Forash is a leguminous winter crop often featured in Sylheti cuisine. It is a kind of French bean. As a vegetable, it is similar to beans. Raw Forash is cooked as a vegetable, though the main part is its seeds. Forash is usually cooked with fish and meat. It is served with cooked rice and Roti. For the Sylhetis who live abroad, especially in the United Kingdom, the United States and the Middle East, Forash is dried in the sun and sent in packets to them.

history  
The climate of the Greater Sylhet region is dry in winter and the soil is moist, so Forash has been cultivated in Sylhet since ancient times. It first came to Sylhet from France.
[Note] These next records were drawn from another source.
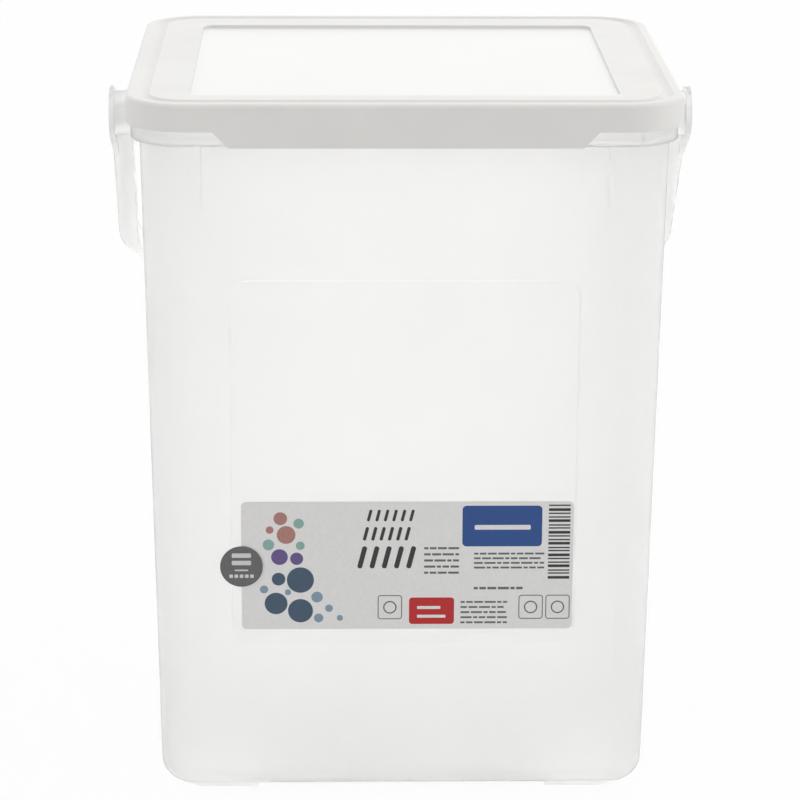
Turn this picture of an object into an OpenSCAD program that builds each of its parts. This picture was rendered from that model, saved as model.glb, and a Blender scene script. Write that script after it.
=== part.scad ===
// Laundry powder tub: a drafted rectangular tub with a stepped rim, a press-on lid with a grip
// tab at the front, and a channel-section carrying bail that swings on two side pins.
// The origin lies in the plane of the feet, in the middle of the width and depth of the whole
// object with its bail at rest behind. The front faces -Y.

/* [Lid] */
// Height of the whole tub with its lid on
total_h = 276.6; // [200:0.1:350]
// Width of the lid over its skirt
lid_w = 209; // [160:1:260]
// Depth of the lid over its skirt
lid_d = 199; // [160:1:260]
// Radius of the lid's vertical corners
lid_corner_r = 23; // [21:0.5:34]
// Thickness of the skirt that hangs round the rim
skirt_t = 1.6; // [1.2:0.1:2.2]
// Height of the skirt
skirt_h = 10.5; // [8:0.5:14]
// Rounding of the lid's outer top edge
lid_edge_r = 1.6; // [1:0.1:3]
// Width of the raised bead round the lid's edge
bead_w = 3.8; // [3.4:0.1:9]
// Width of the groove inside the bead
groove_w = 5.2; // [2:0.1:6]
// Depth of that groove
groove_depth = 1.3; // [0.5:0.1:1.5]
// Thickness of the lid's top wall at its bead
lid_top_t = 3; // [2.6:0.1:4]
// Depth of the recessed field in the middle of the lid
field_depth = 1.2; // [0.3:0.1:1.5]
// Margin of the recessed field at the lid's sides
field_side_margin = 24; // [15:0.5:40]
// Margin of the recessed field at the lid's front
field_front_margin = 18; // [15:0.5:40]
// Margin of the recessed field at the lid's back
field_back_margin = 25.5; // [15:0.5:40]
// Corner radius of the recessed field
field_corner_r = 4; // [2:0.5:12]
// Wall of the plug that enters the tub's mouth
plug_t = 1.4; // [1.2:0.1:2]
// Depth of that plug below the rim
plug_depth = 5.6; // [4.5:0.1:9]

/* [Grip tab] */
// Width of the grip tab at its lower edge
tab_w = 131; // [60:1:140]
// Reach of the grip tab below the skirt
tab_drop = 6; // [3:0.1:7]

/* [Tub] */
// Thickness of the tub's walls
wall = 1.8; // [1.4:0.1:2.4]
// Draft of the walls in degrees
draft = 1.12; // [0.5:0.01:1.3]
// Height of the stepped collar that the lid goes over
collar_h = 13.2; // [11:0.1:18]
// Step from the wall out to the collar
collar_step = 3.2; // [2.4:0.1:3.6]
// Radius of the edge between walls and base
base_edge_r = 10.5; // [6:0.5:11]
// Thickness of the floor over the feet
floor_t = 3.2; // [2.8:0.1:5]
// Height of the four corner feet
foot_h = 1.6; // [0.8:0.1:3]
// Distance of a foot's outer edge in front of the flat part of the floor
foot_edge = 2.6; // [0:0.1:3]
// Corner radius of the feet
foot_corner_r = 12; // [6:0.5:16]
// Gap between the feet along the front
foot_gap_w = 113; // [60:1:130]
// Gap between the feet along the sides
foot_gap_d = 96; // [60:1:120]

/* [Stacking ribs] */
// Distance between the two ribs on the front or back
rib_spacing = 153.5; // [80:0.5:156]
// Thickness of a rib
rib_t = 2; // [1.2:0.1:4]
// Length of a rib below the collar
rib_l = 26; // [10:0.5:60]
// How far a rib stands out at its lower end
rib_foot = 0.8; // [0.4:0.1:2]

/* [Label field] */
// Width of the recessed label field
panel_w = 131; // [131:1:138]
// Height of the recessed label field
panel_h = 141; // [90:1:160]
// Height of the field's lower edge above the base
panel_z = 67; // [40:1:85]
// Slope of the field's edge, as a length on its sides and top
panel_bevel = 0.8; // [0.4:0.1:2]
// Length of the long slope at the field's foot
panel_ledge = 4; // [1:0.5:8]
// Depth of the label field
panel_depth = 0.5; // [0.3:0.1:0.8]
// Corner radius of the label field
panel_corner_r = 6; // [2:0.5:10]

/* [Stickers] */
// Width of the printed sticker
sticker_w = 127.5; // [60:0.5:127.5]
// Height of the printed sticker
sticker_h = 52; // [20:0.5:80]
// Height of the sticker's lower edge above that of the label field
sticker_rise = 2; // [1:0.5:30]
// Distance that the sticker sits off the middle, to the right
sticker_shift = 1.5; // [0:0.1:1.5]
// Corner radius of the sticker
sticker_corner_r = 2; // [1:0.5:6]
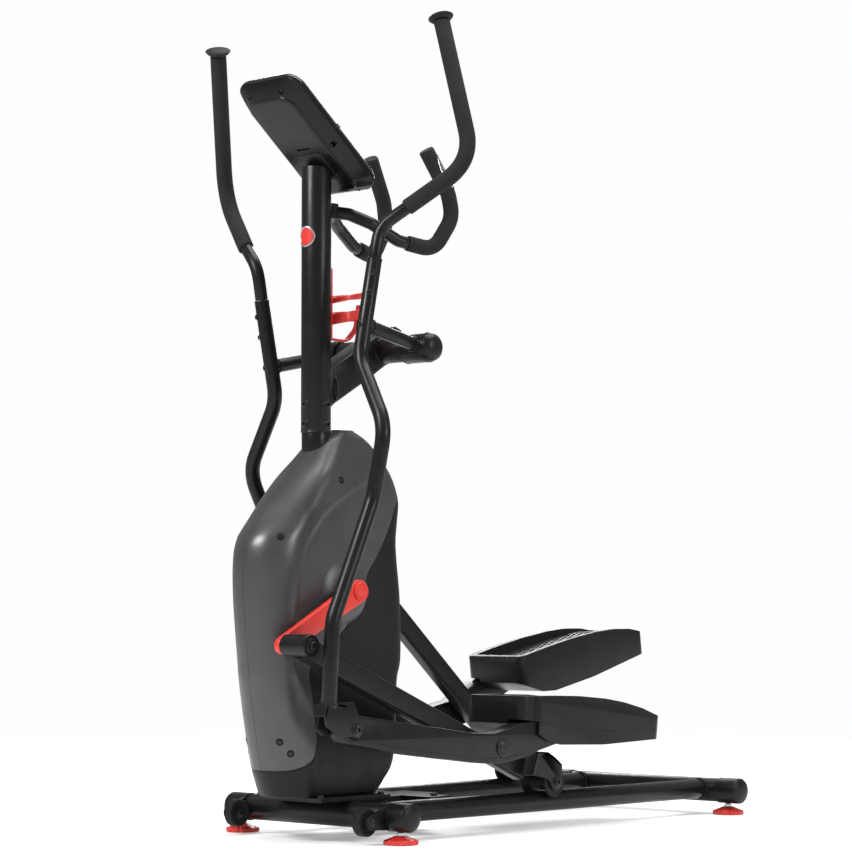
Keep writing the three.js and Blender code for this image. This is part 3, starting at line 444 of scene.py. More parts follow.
def dress(obj, slot, body, *nodes, material=None):
    """Gives an object its finish and the body it rides on, and hides the CAD nodes it stands for."""
    obj.data.materials.clear()
    obj.data.materials.append(material or MATERIAL[slot])
    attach(obj, body)
    if nodes:
        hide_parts(*nodes)
    return obj


def piece(name, shape, slot, body="frame", nodes=(), side=1, pose=REST, bevel=0.0, angle=35, material=None):
    return dress(build(name, shape, side, pose, bevel, angle), slot, body, *nodes, material=material)


def pieces(name, shape, slot, body="frame", node=None, pose="rest", bevel=0.0, angle=35, material=None):
    """One piece on each side. A body that ends in _ takes the side's name."""
    made = []
    for word, side in SIDES:
        where = body + word if body.endswith("_") else body
        nodes = [f"{node}_{word}"] if node else []
        made.append(piece(f"{name}_{word}", shape, slot, where, nodes, side, POSE[word][pose], bevel, angle,
                          material))
    return made


# ---------------------------------------- base
for name, bar, half in (("front", FRONT_BAR, 187.9), ("rear", REAR_BAR, 203.9)):
    piece(f"look_{name}_stabilizer", rod((-half, *bar), (half, *bar), BAR_RADIUS, sides=64), "black_frame",
          nodes=[f"{name}_stabilizer"])

rail_start, rail_end = Vector((145.2, FRONT_BAR[0], 53)), Vector((167.3, REAR_BAR[0], 53))
pieces("look_rail", rod(rail_start, rail_end, 20.5, sides=56), "black_frame", node="rail")
rail_way = (rail_end - rail_start).normalized()
beads = together(
    ring_at(rail_start + rail_way * 26.5, rail_way, 20.8, 2.6, lumps=0.16),
    ring_at(rail_end - rail_way * 26.5, rail_way, 20.8, 2.6, lumps=0.16),
)
pieces("rail_weld", beads, "black_frame")


def cap_profile(start):
    """An end cap's profile from its open end out: a lip, a groove and a domed end."""
    edge = start + 50
    body = [(start, 0), (start, 26.2), (start + 0.8, 27), (start + 6, 27), (start + 6.8, 26.3),
            (start + 8, 26.3),
            (start + 8.8, 27), (edge, 27)]
    dome = [(edge + 10 * math.sin(a), 4 + 23 * math.cos(a))
            for a in (math.pi / 2 * k / 10 for k in range(1, 11))]
    return body + dome + [(edge + 10, 0)]


wheel_ear = prism(strap(WHEEL, 14, FRONT_BAR, BAR_RADIUS), 188.3, 197)
pieces("look_front_cap", together(turned(cap_profile(188.3), *FRONT_BAR), wheel_ear), "cover_black",
       node="front_cap", bevel=1.0)
pieces("look_rear_cap", turned(cap_profile(204.3), *REAR_BAR), "cover_black", node="rear_cap")
wheel_bolt = together(
    rod((160, *WHEEL), (201, *WHEEL), 4, sides=20),
    screw((197, *WHEEL), (1, 0, 0), 6.5, 4.5),
    screw((163.8, *WHEEL), (-1, 0, 0), 6.5, 4.5, False),
)
pieces("wheel_bolt", wheel_bolt, "steel", material=BOLT)
tread = [(164, 4.4), (164, 9), (165.5, 10), (165.5, 19), (164.2, 21), (164.2, 24.5), (166.5, 26.4),
         (170, 26.5),
         (170.6, 25.6), (171.4, 25.6), (172, 26.5)]
pieces("look_wheel", turned(mirrored(tread, 174), *WHEEL), "rubber", "transport_wheel_", "transport_wheel")


def fluted(a, height):
    """Ten thumb hollows round the foot's pad, below its shoulder."""
    return 1 - 0.085 * max(0.0, math.cos(10 * a)) ** 0.8 * (1 if height < 10 else 0)


for end, x, y in (("front", 215, FRONT_BAR[0]), ("rear", 224, REAR_BAR[0])):
    pad = turned([(0, 0), (0, 31), (0.6, 32.2), (1.6, 33), (7, 33), (8.6, 31.6), (9, 29), (10.5, 26.5),
                  (13, 19), (15, 14.5),
                  (16, 13), (16, 0)], sides=120, wave=fluted)
    stem = turned([(15, 0)] + [(15 + 0.6 * k, 4.4 + 0.55 * (k % 2)) for k in range(43)] + [(41, 0)], sides=28)
    nut = turned([(17, 0), (17, 8.5), (21.5, 8.5), (22, 7.8), (22, 0)], sides=6)
    pieces(f"look_{end}_foot", turned_to(pad, (x, y, 0), (0, 0, 1)), "red_plastic", f"{end}_foot_",
           f"{end}_foot")
    pieces(f"{end}_foot_stem", turned_to(together(stem, nut), (x, y, 0), (0, 0, 1)), "steel", f"{end}_foot_")

# Main frame: the CAD solid is shown, with the bolts, welds and collar that a real one has.
piece("neck_sleeve", rod((0, 0, 735), (0, 0, 779.6), 27.6, sides=64), "black_frame")
piece("neck_collar",
      together(ring_at((0, 0, 779.2), (0, 0, 1), 28.2, 1.3), ring_at((0, 0, 781.6), (0, 0, 1), 29.2, 0.9)),
      "steel", material=BOLT)
plate_bolts = [screw((x, y, 83.4), (0, 0, 1), 6, 5) for x in (-82, 82) for y in (-66, 98)]
plate_bolts += [screw((x, 229, 74), (0, 0, 1), 6, 5) for x in (-98, 98)]
piece("plate_bolts", together(*plate_bolts), "steel", material=BOLT)
piece("beam_weld", ring_at((0, 40.5, 54), (0, 1, 0), 30, 2.0, lumps=0.2), "black_frame")

# ---------------------------------------- mast
piece("look_mast", rod((0, 0, 780), (0, 0, 1296), MAST_RADIUS, sides=72, soft=1.2), "black_frame",
      nodes=["mast"])
collar_bolts = []
for z in (794, 832):
    for x, y in ((0, -1), (1, 0), (-1, 0)):
        collar_bolts.append(screw((x * 28.2, y * 28.2, z), (x, y, 0), 5.6, 5.2))
piece("mast_bolts", together(*collar_bolts), "steel", material=BOLT)


BADGE_HEIGHT = 1158


def badge_ring(radius, lift):
    """A circle wrapped on the front of the mast, at a height over its surface."""
    ring = []
    for a in around(64):
        turn = radius * math.cos(a) / MAST_RADIUS
        out = MAST_RADIUS + lift
        ring.append((out * math.sin(turn), -out * math.cos(turn), BADGE_HEIGHT + radius * math.sin(a)))
    return ring


disc = [(20, 0.4), (20, 1.5), (19.2, 1.78), (17.6, 1.78), (17.2, 1.1), (12, 1.1), (6, 1.15), (0.2, 1.2)]
piece("look_badge", skin([badge_ring(*level) for level in disc]), "red_plastic", nodes=["mast_badge"])
badge_rim = ((20.4, 0.2), (20.4, 1.7), (19.4, 2.3), (17.9, 2.3), (17.0, 1.3), (18.0, 0.2))
piece("badge_rim", skin([badge_ring(*level) for level in badge_rim], closed=True), "steel")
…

This is why it is called Forash in Sylheti language. This vegetable is grown well in the alluvium soil of Sylhet. This winter vegetable has also been growing in Chittagong and Comilla in recent years. Because of its popularity among the worldwide Sylhetis, it is exported to several countries including England, America and Canada.

Ingredients 
Vegetable oil, cinnamon, cardamom, salt, onions, chilli powder, turmeric, ground coriander and garam masala.

Procedure 
Before cooking Forash should be soaked 4-5 hours. Then it should be removed from the shell. Then it should be washed and drained. At the beginning, oil needed to be heated in a pan. Adding a little salt, onion is fried with chilli, cardamom and cinnamon. Then ginger and garlic is added if needed. When the onion turns yellow, half a cup of water is required. When the bubbles come out, turmeric and chilli powder should be poured. Then the seed of Forash can be added. It is needed to mix well and keep on medium heat for a few minutes. At that time, one and a half cups of water can be poured. Placing a lid on the pan, it needs some more time on medium heat. Finally the coriander leaves can be spread on the dish.